_Job_
Write the material out again, line by line, exactly as it is.

_Data section_
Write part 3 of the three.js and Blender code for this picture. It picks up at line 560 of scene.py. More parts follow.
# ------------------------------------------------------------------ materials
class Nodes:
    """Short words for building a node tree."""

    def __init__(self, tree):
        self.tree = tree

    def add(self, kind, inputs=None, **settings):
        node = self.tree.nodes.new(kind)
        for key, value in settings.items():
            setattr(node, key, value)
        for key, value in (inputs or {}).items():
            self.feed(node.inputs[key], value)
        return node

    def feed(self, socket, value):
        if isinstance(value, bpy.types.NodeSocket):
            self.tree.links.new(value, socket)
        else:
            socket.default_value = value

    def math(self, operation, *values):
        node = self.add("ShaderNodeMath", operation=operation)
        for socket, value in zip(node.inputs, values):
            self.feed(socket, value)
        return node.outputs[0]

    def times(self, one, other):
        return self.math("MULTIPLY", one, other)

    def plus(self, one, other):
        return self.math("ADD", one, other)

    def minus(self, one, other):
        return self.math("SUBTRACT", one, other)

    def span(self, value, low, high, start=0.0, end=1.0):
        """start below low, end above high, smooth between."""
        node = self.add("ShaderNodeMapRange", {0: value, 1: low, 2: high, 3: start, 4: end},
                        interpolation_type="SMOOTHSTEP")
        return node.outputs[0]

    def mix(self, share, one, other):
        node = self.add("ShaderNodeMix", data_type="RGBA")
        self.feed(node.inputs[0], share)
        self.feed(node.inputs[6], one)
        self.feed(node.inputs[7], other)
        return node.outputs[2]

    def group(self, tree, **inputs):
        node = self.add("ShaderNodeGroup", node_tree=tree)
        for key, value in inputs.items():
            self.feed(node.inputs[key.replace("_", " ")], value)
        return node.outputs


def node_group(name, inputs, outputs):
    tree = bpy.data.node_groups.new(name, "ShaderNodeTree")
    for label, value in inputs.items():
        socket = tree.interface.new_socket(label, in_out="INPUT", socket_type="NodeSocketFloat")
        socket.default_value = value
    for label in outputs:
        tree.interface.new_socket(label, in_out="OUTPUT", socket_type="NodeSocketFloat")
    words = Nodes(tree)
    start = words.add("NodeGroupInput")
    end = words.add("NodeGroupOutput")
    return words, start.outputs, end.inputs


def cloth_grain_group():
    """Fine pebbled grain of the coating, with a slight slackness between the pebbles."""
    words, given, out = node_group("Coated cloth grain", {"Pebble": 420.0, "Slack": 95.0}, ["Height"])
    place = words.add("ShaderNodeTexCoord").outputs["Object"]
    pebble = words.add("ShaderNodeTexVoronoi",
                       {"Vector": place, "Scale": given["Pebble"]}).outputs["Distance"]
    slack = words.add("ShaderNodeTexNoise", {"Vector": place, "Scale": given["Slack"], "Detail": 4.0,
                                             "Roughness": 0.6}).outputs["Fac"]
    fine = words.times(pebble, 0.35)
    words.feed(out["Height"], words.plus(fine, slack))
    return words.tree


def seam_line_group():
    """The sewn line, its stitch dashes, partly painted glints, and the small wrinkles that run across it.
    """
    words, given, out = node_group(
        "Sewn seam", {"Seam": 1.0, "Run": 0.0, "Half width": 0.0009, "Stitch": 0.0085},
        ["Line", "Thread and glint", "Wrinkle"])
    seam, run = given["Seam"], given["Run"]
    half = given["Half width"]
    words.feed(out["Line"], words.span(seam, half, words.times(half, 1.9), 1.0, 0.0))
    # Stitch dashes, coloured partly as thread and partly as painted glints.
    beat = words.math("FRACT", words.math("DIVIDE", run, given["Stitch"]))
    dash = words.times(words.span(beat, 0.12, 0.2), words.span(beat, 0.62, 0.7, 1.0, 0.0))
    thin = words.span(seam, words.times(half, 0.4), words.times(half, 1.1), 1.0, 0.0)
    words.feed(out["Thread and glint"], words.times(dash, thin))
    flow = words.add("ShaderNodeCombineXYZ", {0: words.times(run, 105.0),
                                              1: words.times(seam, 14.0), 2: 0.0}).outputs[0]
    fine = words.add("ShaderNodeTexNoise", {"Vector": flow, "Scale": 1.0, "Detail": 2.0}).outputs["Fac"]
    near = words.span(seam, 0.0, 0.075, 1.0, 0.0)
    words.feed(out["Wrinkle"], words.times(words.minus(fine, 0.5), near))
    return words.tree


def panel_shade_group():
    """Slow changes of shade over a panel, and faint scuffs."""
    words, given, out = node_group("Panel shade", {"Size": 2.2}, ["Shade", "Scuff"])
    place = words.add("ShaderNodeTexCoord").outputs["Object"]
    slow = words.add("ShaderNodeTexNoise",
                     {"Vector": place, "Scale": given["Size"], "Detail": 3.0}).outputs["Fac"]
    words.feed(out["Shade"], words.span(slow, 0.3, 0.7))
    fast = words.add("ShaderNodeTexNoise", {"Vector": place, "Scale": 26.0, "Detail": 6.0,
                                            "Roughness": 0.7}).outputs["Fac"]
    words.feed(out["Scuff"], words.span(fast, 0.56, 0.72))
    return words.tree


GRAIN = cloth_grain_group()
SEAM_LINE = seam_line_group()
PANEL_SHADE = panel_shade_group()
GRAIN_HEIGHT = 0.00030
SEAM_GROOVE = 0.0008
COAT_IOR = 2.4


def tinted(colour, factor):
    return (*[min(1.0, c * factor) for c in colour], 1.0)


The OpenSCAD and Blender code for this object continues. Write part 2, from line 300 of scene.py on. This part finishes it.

_Solution_
Write part 3 of the three.js and Blender code for this picture. It picks up at line 560 of scene.py. More parts follow.
# ------------------------------------------------------------------ materials
class Nodes:
    """Short words for building a node tree."""

    def __init__(self, tree):
        self.tree = tree

    def add(self, kind, inputs=None, **settings):
        node = self.tree.nodes.new(kind)
        for key, value in settings.items():
            setattr(node, key, value)
        for key, value in (inputs or {}).items():
            self.feed(node.inputs[key], value)
        return node

    def feed(self, socket, value):
        if isinstance(value, bpy.types.NodeSocket):
            self.tree.links.new(value, socket)
        else:
            socket.default_value = value

    def math(self, operation, *values):
        node = self.add("ShaderNodeMath", operation=operation)
        for socket, value in zip(node.inputs, values):
            self.feed(socket, value)
        return node.outputs[0]

    def times(self, one, other):
        return self.math("MULTIPLY", one, other)

    def plus(self, one, other):
        return self.math("ADD", one, other)

    def minus(self, one, other):
        return self.math("SUBTRACT", one, other)

    def span(self, value, low, high, start=0.0, end=1.0):
        """start below low, end above high, smooth between."""
        node = self.add("ShaderNodeMapRange", {0: value, 1: low, 2: high, 3: start, 4: end},
                        interpolation_type="SMOOTHSTEP")
        return node.outputs[0]

    def mix(self, share, one, other):
        node = self.add("ShaderNodeMix", data_type="RGBA")
        self.feed(node.inputs[0], share)
        self.feed(node.inputs[6], one)
        self.feed(node.inputs[7], other)
        return node.outputs[2]

    def group(self, tree, **inputs):
        node = self.add("ShaderNodeGroup", node_tree=tree)
        for key, value in inputs.items():
            self.feed(node.inputs[key.replace("_", " ")], value)
        return node.outputs


def node_group(name, inputs, outputs):
    tree = bpy.data.node_groups.new(name, "ShaderNodeTree")
    for label, value in inputs.items():
        socket = tree.interface.new_socket(label, in_out="INPUT", socket_type="NodeSocketFloat")
        socket.default_value = value
    for label in outputs:
        tree.interface.new_socket(label, in_out="OUTPUT", socket_type="NodeSocketFloat")
    words = Nodes(tree)
    start = words.add("NodeGroupInput")
    end = words.add("NodeGroupOutput")
    return words, start.outputs, end.inputs


def cloth_grain_group():
    """Fine pebbled grain of the coating, with a slight slackness between the pebbles."""
    words, given, out = node_group("Coated cloth grain", {"Pebble": 420.0, "Slack": 95.0}, ["Height"])
    place = words.add("ShaderNodeTexCoord").outputs["Object"]
    pebble = words.add("ShaderNodeTexVoronoi",
                       {"Vector": place, "Scale": given["Pebble"]}).outputs["Distance"]
    slack = words.add("ShaderNodeTexNoise", {"Vector": place, "Scale": given["Slack"], "Detail": 4.0,
                                             "Roughness": 0.6}).outputs["Fac"]
    fine = words.times(pebble, 0.35)
    words.feed(out["Height"], words.plus(fine, slack))
    return words.tree


def seam_line_group():
    """The sewn line, its stitch dashes, partly painted glints, and the small wrinkles that run across it.
    """
    words, given, out = node_group(
        "Sewn seam", {"Seam": 1.0, "Run": 0.0, "Half width": 0.0009, "Stitch": 0.0085},
        ["Line", "Thread and glint", "Wrinkle"])
    seam, run = given["Seam"], given["Run"]
    half = given["Half width"]
    words.feed(out["Line"], words.span(seam, half, words.times(half, 1.9), 1.0, 0.0))
    # Stitch dashes, coloured partly as thread and partly as painted glints.
    beat = words.math("FRACT", words.math("DIVIDE", run, given["Stitch"]))
    dash = words.times(words.span(beat, 0.12, 0.2), words.span(beat, 0.62, 0.7, 1.0, 0.0))
    thin = words.span(seam, words.times(half, 0.4), words.times(half, 1.1), 1.0, 0.0)
    words.feed(out["Thread and glint"], words.times(dash, thin))
    flow = words.add("ShaderNodeCombineXYZ", {0: words.times(run, 105.0),
                                              1: words.times(seam, 14.0), 2: 0.0}).outputs[0]
    fine = words.add("ShaderNodeTexNoise", {"Vector": flow, "Scale": 1.0, "Detail": 2.0}).outputs["Fac"]
    near = words.span(seam, 0.0, 0.075, 1.0, 0.0)
    words.feed(out["Wrinkle"], words.times(words.minus(fine, 0.5), near))
    return words.tree


def panel_shade_group():
    """Slow changes of shade over a panel, and faint scuffs."""
    words, given, out = node_group("Panel shade", {"Size": 2.2}, ["Shade", "Scuff"])
    place = words.add("ShaderNodeTexCoord").outputs["Object"]
    slow = words.add("ShaderNodeTexNoise",
                     {"Vector": place, "Scale": given["Size"], "Detail": 3.0}).outputs["Fac"]
    words.feed(out["Shade"], words.span(slow, 0.3, 0.7))
    fast = words.add("ShaderNodeTexNoise", {"Vector": place, "Scale": 26.0, "Detail": 6.0,
                                            "Roughness": 0.7}).outputs["Fac"]
    words.feed(out["Scuff"], words.span(fast, 0.56, 0.72))
    return words.tree


GRAIN = cloth_grain_group()
SEAM_LINE = seam_line_group()
PANEL_SHADE = panel_shade_group()
GRAIN_HEIGHT = 0.00030
SEAM_GROOVE = 0.0008
COAT_IOR = 2.4


def tinted(colour, factor):
    return (*[min(1.0, c * factor) for c in colour], 1.0)


The OpenSCAD and Blender code for this object continues. Write part 2, from line 300 of scene.py on. This part finishes it.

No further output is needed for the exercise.